The current state system relies almost entirely on the retail sales tax, the business and occupation tax, and the state's share of the property tax.

The system is widely criticized as unduly burdensome on the poor, who pay a larger percentage of their income in sales taxes, and on new businesses that are taxed on their gross proceeds whether they make profits or not. The commission's charge was to propose alternatives.

The poorest households pay nearly 16 percent of their income in state and local taxes, according to the committee's report, while the rich pay as little as 4.4 percent. Meanwhile, Washingtonians miss out on the opportunity to deduct state income taxes from their federal tax bill -- to the tune of more than $1 billion a year.

Most of the committee's alternatives are variants on a flat income tax, which would fall more equitably on people of differing incomes. The federal income tax is graduated, falling more heavily on the rich.

One of the options, reducing the 6.5 percent state sales tax to 3.5 percent and eliminating the state property tax, would require a 3.8 percent income tax rate to produce the same amount of money.

The result would be a flatter system, with the poorest households paying roughly 13 percent of their income in state and local taxes and the richest paying about 7 percent.
However, it would effectively increase the state and local tax burden on households making more than $40,000.

That's partly because the plan would shift about 9 percent of the state's total tax burden from businesses to households by cutting the sales tax for businesses.

Another option -- imposing a 6.7 percent income tax that would replace the sales tax and the state property tax -- would roughly equalize the tax burden on all households at about
9 or 10 percent.

The poor would still pay a slightly higher percentage of their incomes because they are hit harder by excise taxes on alcohol, tobacco and gasoline. Meanwhile, the rich and middle class would benefit more from the federal tax deduction, which is only available to taxpayers who itemize.

Gates and other members of the committee acknowledged that overhauling the tax structure would be a difficult sell for the public.

"People like the tax devil that they know and they're nervous about something they don't know," said Hugh Spitzer, a law professor at the University of Washington and vice chairman of the committee. Spitzer speculated that public opinion might change if people understood how much they would pay in taxes.

Lawmakers seemed dubious about the short-term prospects of major tax reform.

"The income tax, we just don't see that happening," said Sen. Dino Rossi, R-Sammamish, the incoming chairman of the Senate Ways and Means Committee. "We have 2 billion of our own problems right now."

Rossi and other Republicans tend to view proposals to impose an income tax as a veiled attempt to raise taxes overall.

Even Democrats generally inclined to favor an income tax seemed uncertain what to do with the committee's proposal.

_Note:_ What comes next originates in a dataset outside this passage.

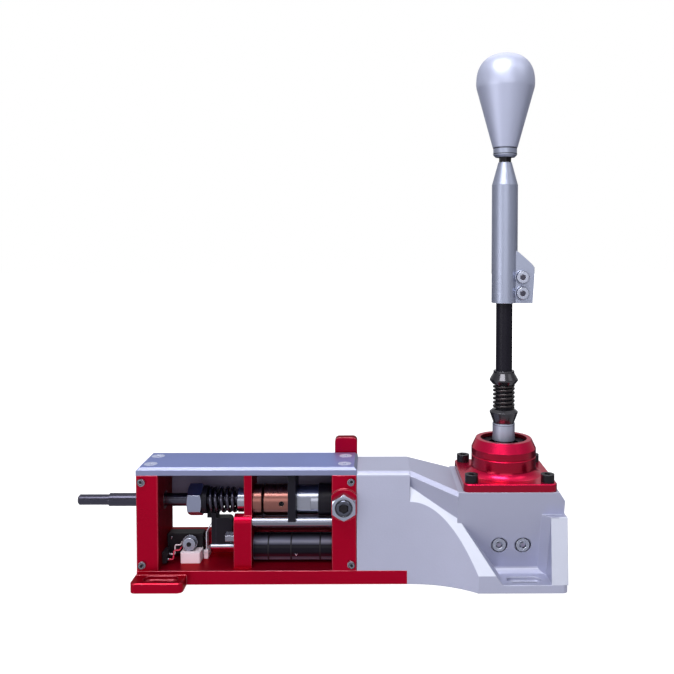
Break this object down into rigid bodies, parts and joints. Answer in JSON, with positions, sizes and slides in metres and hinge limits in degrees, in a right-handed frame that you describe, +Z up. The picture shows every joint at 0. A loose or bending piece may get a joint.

"What will we do with it? I don't know," said Rep. Jeff Gombosky, D-Spokane, the chairman of the House Finance Committee. "We're going to give it its due consideration."

Imposing an income tax would likely require a constitutional amendment -- which must attract support from two-thirds of the House and Senate and a majority of voters statewide. However, Spitzer argued that the state Supreme Court rulings that an income tax approved by voters in 1932 was unconstitutional are now decades out of date, which might allow lawmakers to impose the tax with a simple majority and trust the courts to uphold it.

However, given the recent string of successful anti-tax initiatives proposed by Tim Eyman, it's unlikely the Legislature could avoid a statewide vote of some kind, even if lawmakers tried.

"The reality is that there will be no income tax in this state unless the people vote on it,"
said Rep. Jim McIntire, D-Seattle, a member of the tax structure study committee.

------ On the Net:

Washington State Tax Structure Study:
http://dor.wa.gov/content/WAtaxstudy/wataxstudy.htm


Tax structure details

The Associated Press
12/3/02 8:43 PM Some highlights of the Washington State Tax Structure Study Commission's recommendations:

INCOME TAX -- Use an income tax to reduce or replace the state sales tax and eliminate the state property tax. The plan would make the state's tax structure less regressive -- collecting more from the rich and less from the poor. Most households would pay more because business gets a big tax break when the sales tax goes down, but individuals who itemize could deduct the income tax from their federal taxes, helping offset the increase.

VALUE-ADDED TAX -- Replace the state's unique tax on gross receipts of businesses with an equally unique "subtraction-method value-added tax" designed to avoid the pyramid effect of the B&O tax, which falls heavily on the production of complex products. For example, a cabinetmaker would pay tax on only the value he added to the raw lumber he bought, subtracting the cost of the lumber itself, because the mill was already taxed on its proceeds from selling him the lumber.

RAINY-DAY FUND -- Create a constitutional rainy-day fund that would help offset revenue shortfalls during bad economic times -- and would be off-limits in good times.

TAX SERVICES -- Extend the sales tax to cover consumer services such as beauty shops, amusement, recreation and cable television.

TAX REMOTE SALES -- Adopt a multistate proposal to streamline sales tax collections, allowing easier taxation of mail-order and Internet sales.

TAX LAND YACHTS -- Extend the excise tax on watercraft to motor homes and travel trailers, which are currently registered for the same $30 as passenger vehicles.